Proof: Regular Pumping Lemma

Suppose \(M\) is a DFA with \(k\) states. Let \(p = k\). If \(M\) does not recognise any strings of length greater than or equal to \(p\), the conditions of the lemma are satisfied vacuously. Suppose \(M\) recognses a string \(s\) of length greater than or equal to \(p\). Then, when \(M\) takes \(s\) as input, it will enter a sequence \(q_0q_1 \dots q_{|s|}\). By the pigeonhole principle, at least one of these states is repeated, say

\[q_0q_1 \dots q_{|s|} = q_0q_1 \dots q_i \dots \underbrace{q_j}_{=~q_i} \dots q_{|s|}, \]

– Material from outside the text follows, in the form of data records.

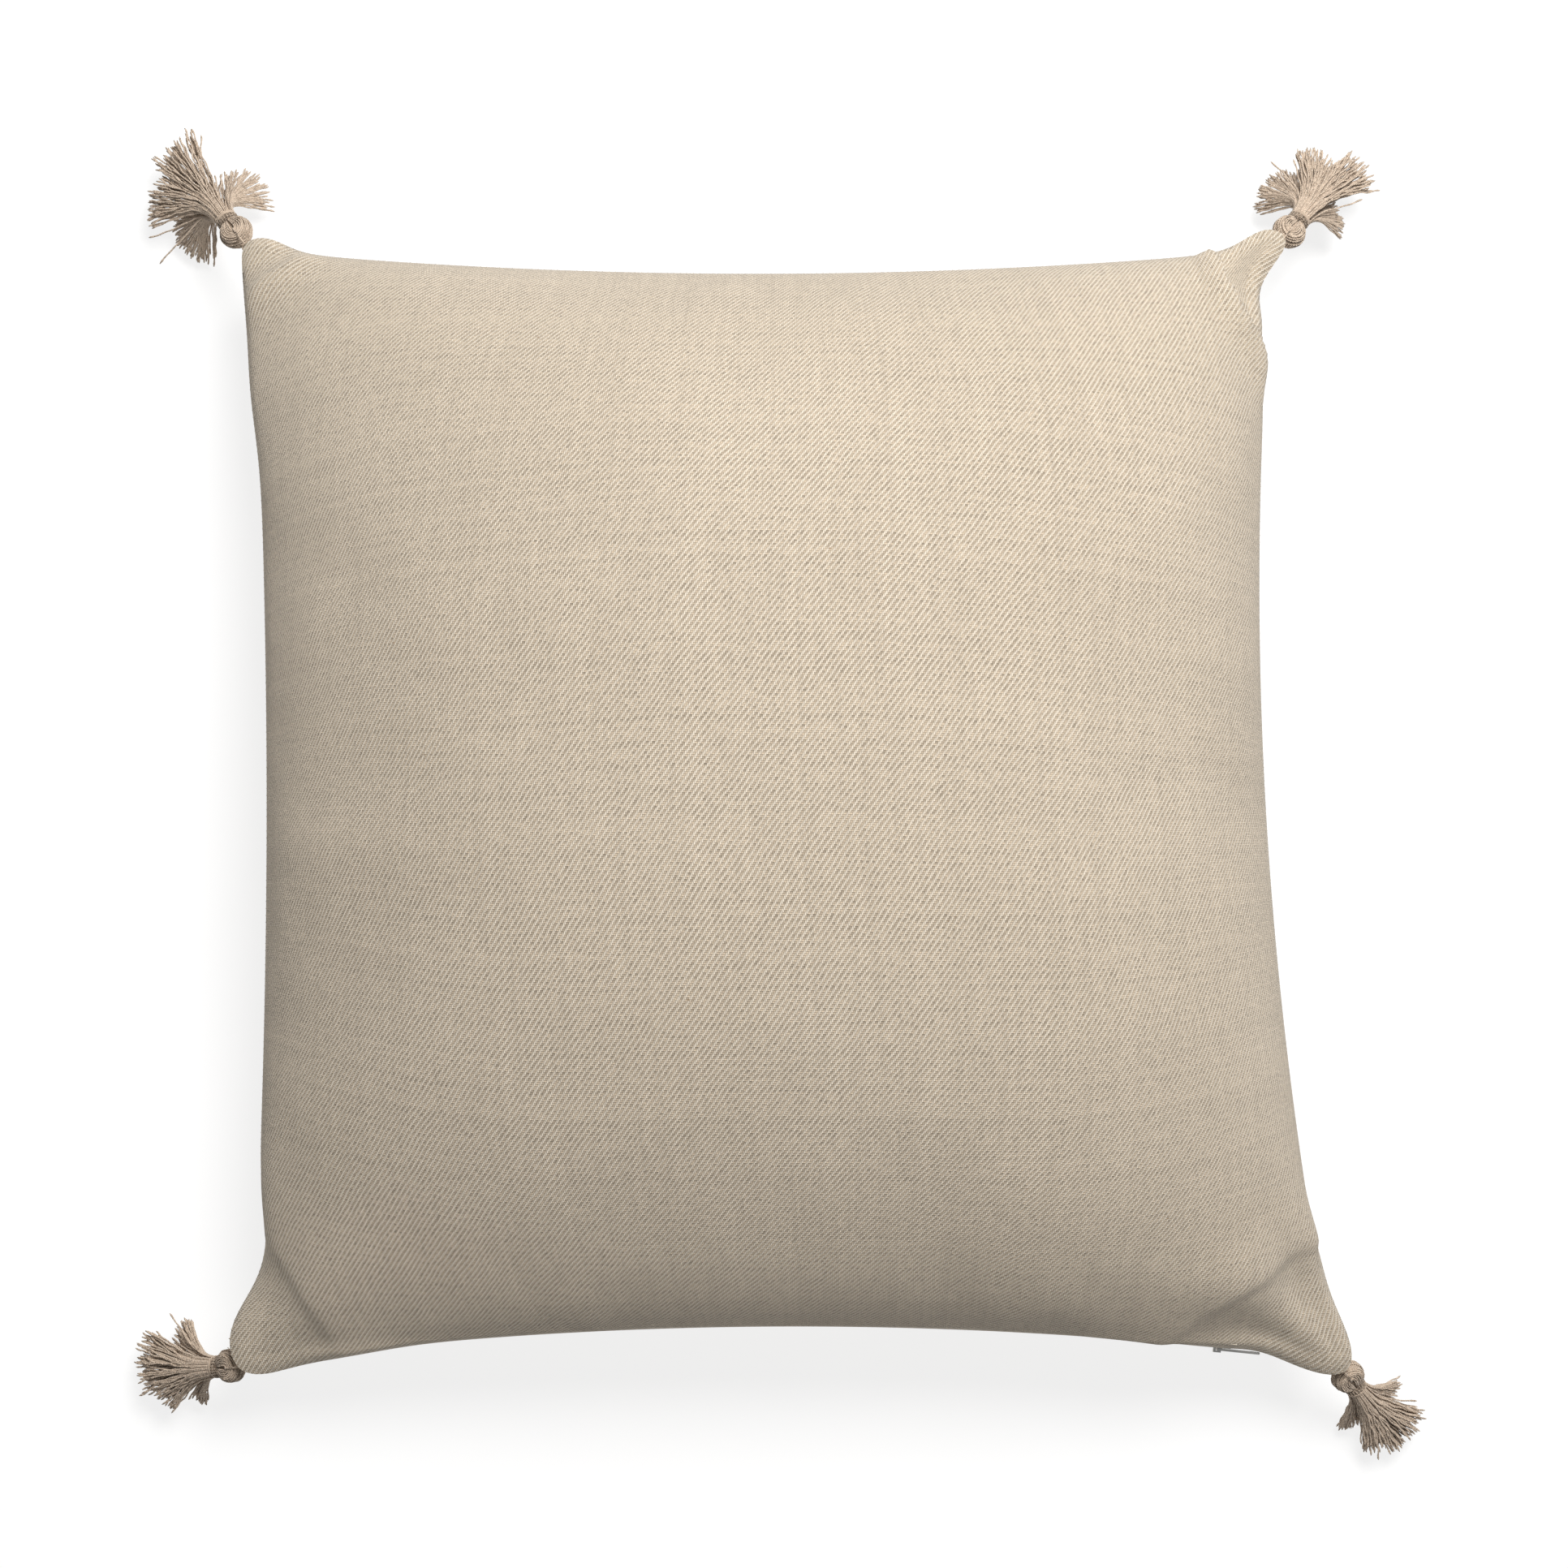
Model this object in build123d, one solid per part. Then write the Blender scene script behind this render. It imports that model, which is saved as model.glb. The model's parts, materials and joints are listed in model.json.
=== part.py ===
"""Square floor cushion with a tassel at each corner, lying flat on a floor.

The cover is two woven panels joined by one seam that runs round the knife edge. Inside are a
separate insert and its loose filling. A zip closes the front edge, and a yarn tassel hangs from
each corner on a short loop.

Frame: millimetres, +Z up, origin on the floor under the middle of the cushion. +X is the right
side and +Y the back; the zip is in the front edge, at -Y.
"""

import math
import os

from build123d import *

# ---- Cushion: where the seam corners lie, and how the filled form sits -----------------------
HALF_SPAN_X = 285.0  # nominal half distance between seam corners, left to right
HALF_SPAN_Y = 300.5  # the same, front to back
BACK_NARROWING = 17.0  # the back right corner lies this much further in
FRONT_WIDENING = 17.0  # the front right corner lies this much further out
PULL_IN_LEFT = 13.0  # how far each side curves in between its corners
PULL_IN_RIGHT = 25.0
PULL_IN_BACK = 17.0
PULL_IN_FRONT = 24.0
SEAM_HEIGHT = 88.0  # the seam above the floor, away from the corners
CORNER_DROOP = 34.0  # the corners hang this much lower
CROWN_HEIGHT = 112.0  # top of the filled form above the seam
BELLY_DEPTH = 112.0  # the underside below the seam, before the floor flattens it
SHOULDER = 0.22  # extra fullness towards the sides
CROWN_SKEW = 0.10  # the filling is heavier towards the right

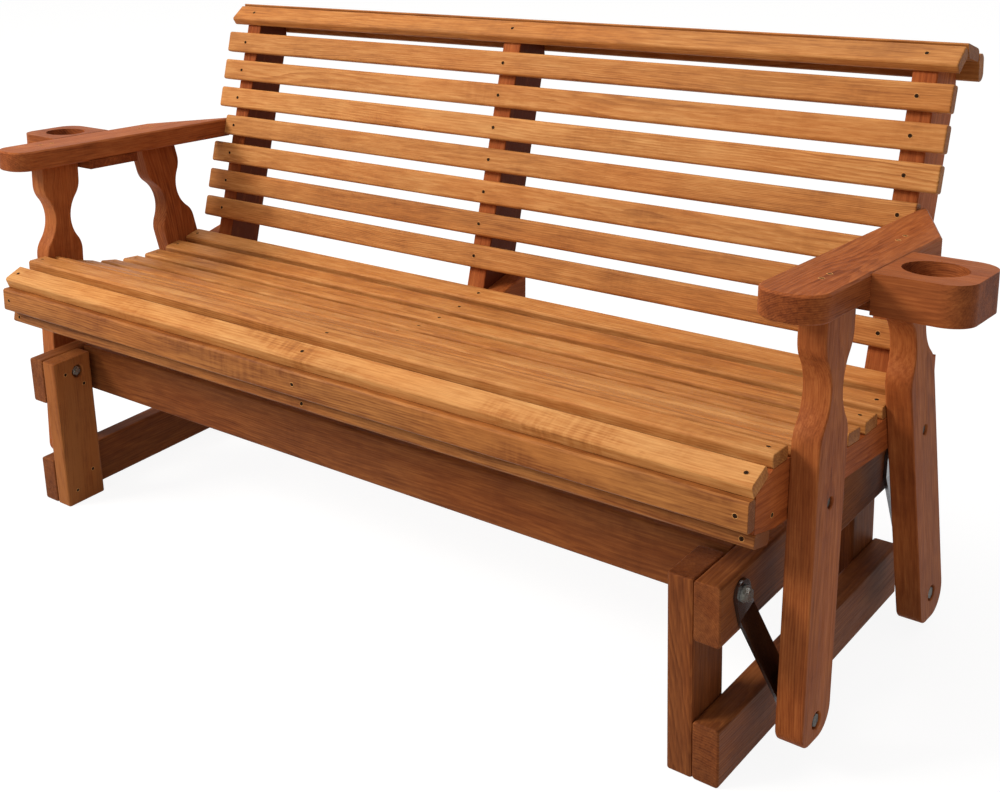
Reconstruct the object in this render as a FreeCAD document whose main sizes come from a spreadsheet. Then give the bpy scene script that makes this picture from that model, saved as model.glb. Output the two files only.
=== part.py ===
"""Glider bench in stained lumber, in millimetres, +Z up, with its front facing -Y.

Two end frames carry a slatted seat on four steel straps, so that the seat swings fore and aft.
Right is +X, as seen from in front. Y runs from the front of the base to its back, and Z from
the floor. The pieces of the seat are drawn in the seat's own level frame and then hung from
the base where the four straps let them rest.
"""

import FreeCAD, Part
import math
import os

import Sketcher

SIZES = (
    # lumber
    ("board_thick", 38),
    ("board_width", 89),
    ("edge_chamfer", 3),
    # slats of the seat and the back
    ("slat_length", 1524),
    ("back_slat_length", 1512),
    ("slat_width", 43),
    ("slat_thick", 20),
    # base frame
    ("base_length", 615),
    ("base_height", 300),
    ("beam_setback", 14),
    ("hanger_gap", 41),
    ("pivot_setback", 55),
    ("pivot_drop", 30),
    # hanging straps
    ("strap_drop", 209.2),
    ("strap_width", 40),
    ("strap_thick", 5),
    ("strap_straight", 34),
    ("strap_bend_drop", 140),
    ("rest_swing_angle", 18.8),
    # bolts, washers, nuts and coach screws
    ("bolt_radius", 5),
    ("head_flats", 17),
    ("head_thick", 6.4),
    ("nut_thick", 8),
    ("bolt_tail", 2),
    ("washer_radius", 12),
    ("washer_thick", 2.5),
    ("bolt_clearance", 0.25),
    ("side_clearance", 0.25),
    ("eye_clearance", 0.05),
    ("swing_allowance", 2.5),
    ("sink_radius", 12.5),
    ("post_sink_depth", 8),
    ("screw_radius", 4),
    ("screw_head_flats", 12),
    ("screw_head_thick", 5),
    ("screw_sink_radius", 8),
    ("leg_sink_depth", 12),
    ("side_bolt_grip", 30),
    # seat posts
    ("front_pivot_y", 97),
    ("front_pivot_z", 60.2),
    ("front_lean_angle", 0.8),
    ("rear_pivot_y", 519),
    ("rear_pivot_z", 69.8),
    ("rear_lean_angle", 15.4),
    ("front_post_tail", 29),
    ("rear_post_tail", 43),
    ("post_toe_radius", 24),
    ("post_heel_radius", 38),
    ("front_waist_z", 528),
    ("rear_waist_z", 521),
    ("waist_width", 38),
    ("waist_half_length", 72),
    ("shoulder_radius", 46),
    ("front_side_bolt_z", 374.5),
    ("rear_side_bolt_z", 366),
    # seat side rails and the dish that the flat slats follow
    ("rail_front_y", -36),
    ("rail_rear_y", 575),
    ("rail_bottom_z", 359.2),
    ("rail_slope_angle", 2.75),
    ("dish_y", 310),
    ("dish_low_z", 409),
    ("dish_radius", 600),
    ("dish_pitch_angle", 5.73),
    ("dish_start_angle", 13.39),
    ("brow_y", 31),
    ("brow_z", 461.5),
    ("roll_top_y", -29),
    ("roll_top_z", 447),
    ("roll_top_angle", 22.6),
    ("roll_front_z", 398.6),
    ("roll_under_z", 345.5),
    ("roll_under_y", -16),
    ("roll_under_angle", 168),
    # back
    ("back_y", 581.4),
    ("back_z", 829.1),
    ("back_lean_angle", 15.1),
    ("back_pitch", 60.1),
    ("crest_peak_rise", 67.4),
    ("crest_peak_depth", 20),
    ("crest_rear_rise", 27.9),
    ("crest_front_angle", 36),
    ("crest_top_angle", 16),
    ("crest_rear_angle", 85),
    ("crest_slat_front_down", 17),
    ("crest_slat_along", 27.4),
    ("crest_slat_rear_up", 32.3),
    ("crest_mitre", 15),
    ("crest_round_radius", 12),
    # arms and cup holders
    ("arm_top_z", 681.5),
    ("arm_slope_angle", 1.66),
    ("arm_front_y", -18),
    ("arm_overhang", 20),
    ("arm_corner_radius", 38),
    ("arm_taper_start_y", 388),
    ("arm_taper_end_y", 535),
    ("arm_tail_width", 21),
    ("cup_block_width", 117),
    ("cup_block_front_y", 139),
    ("cup_block_length", 140),
    ("cup_block_thick", 55),
    ("cup_lap_front_y", 156),
    ("cup_corner_radius", 36),
    ("cup_radius", 40),
    ("cup_depth", 29),
    ("cup_reach", 53),
)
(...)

for some \(i, j\). Let \(i\) be the smallest index such that \(q_{j'} = q_i\) for some \(j'\), and let \(j > i\) be the smallest possible index such that \(q_j = q_i\). Let \(x, y\) and \(z\) be the substrings corresponding to the transitions \(q_0 \dots q_i\), \(q_i \dots q_j\) and \(q_j \dots q_{|s|}\). Then, the strings \(xy^nz\) are in \(M\) for every \(n \geq 1\), since the sequences of states

\[q_0q_1 \dots (q_i \dots q_j)^n \dots q_{|s|}, \]

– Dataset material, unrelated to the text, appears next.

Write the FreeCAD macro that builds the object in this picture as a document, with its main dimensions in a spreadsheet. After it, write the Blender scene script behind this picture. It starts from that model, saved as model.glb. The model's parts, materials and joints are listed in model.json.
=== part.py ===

can all be reached by the DFA. Because \(i\) and \(j\) are defined to be the indices correspondng to the earliest possible repetition it follows, again by the pigeonhole principle, that \(|xy| \leq k = p\). Because \(j > i\) it follows that \(|y| \geq 1\). Put together, these properties prove the lemma.

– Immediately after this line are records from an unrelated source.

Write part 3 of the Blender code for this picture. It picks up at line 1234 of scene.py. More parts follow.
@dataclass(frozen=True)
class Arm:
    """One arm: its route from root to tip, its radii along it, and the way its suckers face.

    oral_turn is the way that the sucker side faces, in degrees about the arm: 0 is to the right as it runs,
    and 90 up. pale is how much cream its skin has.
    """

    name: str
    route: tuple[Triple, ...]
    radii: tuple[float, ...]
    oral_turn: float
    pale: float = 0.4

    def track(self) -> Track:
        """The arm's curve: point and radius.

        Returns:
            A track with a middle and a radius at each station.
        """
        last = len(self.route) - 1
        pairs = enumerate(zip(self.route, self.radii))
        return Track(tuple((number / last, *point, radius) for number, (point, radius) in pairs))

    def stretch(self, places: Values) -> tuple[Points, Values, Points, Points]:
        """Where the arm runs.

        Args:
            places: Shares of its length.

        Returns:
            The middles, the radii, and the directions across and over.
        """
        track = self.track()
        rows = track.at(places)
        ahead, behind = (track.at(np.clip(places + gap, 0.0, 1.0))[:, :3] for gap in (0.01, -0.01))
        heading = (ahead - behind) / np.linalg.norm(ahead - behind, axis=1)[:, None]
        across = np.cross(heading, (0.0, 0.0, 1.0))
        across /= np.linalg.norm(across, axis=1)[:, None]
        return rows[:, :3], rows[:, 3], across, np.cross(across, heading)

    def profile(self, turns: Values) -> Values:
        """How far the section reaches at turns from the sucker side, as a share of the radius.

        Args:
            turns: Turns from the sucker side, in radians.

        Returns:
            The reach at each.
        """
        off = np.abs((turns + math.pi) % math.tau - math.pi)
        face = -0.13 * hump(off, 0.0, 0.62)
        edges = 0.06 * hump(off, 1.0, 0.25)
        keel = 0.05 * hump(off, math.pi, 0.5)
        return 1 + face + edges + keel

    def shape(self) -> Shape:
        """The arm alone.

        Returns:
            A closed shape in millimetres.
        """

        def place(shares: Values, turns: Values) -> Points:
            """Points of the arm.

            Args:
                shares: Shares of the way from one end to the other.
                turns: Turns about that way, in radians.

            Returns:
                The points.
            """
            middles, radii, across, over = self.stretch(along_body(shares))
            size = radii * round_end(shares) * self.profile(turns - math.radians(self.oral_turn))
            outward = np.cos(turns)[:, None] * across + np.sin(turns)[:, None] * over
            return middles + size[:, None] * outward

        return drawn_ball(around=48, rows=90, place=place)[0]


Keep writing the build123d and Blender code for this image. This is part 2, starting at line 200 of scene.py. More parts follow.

We can use the regular pumping lemma to show that certain languages are not regular, such as the example considered earlier.

Example 5

Let \(A\) be the set of strings over \(\{0, 1\}\) which contain an equal number of zeros and ones. This language is not regular.

Proof

Let \(A\) be defined as above. If \(A\) is regular, it has a pumping length \(p\) Consider the string \(s = 0^p 1^p \in A\). By the regular pumping lemma, \(s = xyz\) where \(|xy| \leq p\). Therefore \(y\) is made up entirely of zeros. Also by the pumping lemma, \(s_n = xy^nz \in A\) for all \(n \geq 1\). But \(s_n\) does not have an equal number of zeros and ones so it cannot be in \(A,\) reaching a contradiction. Therefore \(A\) cannot be regular.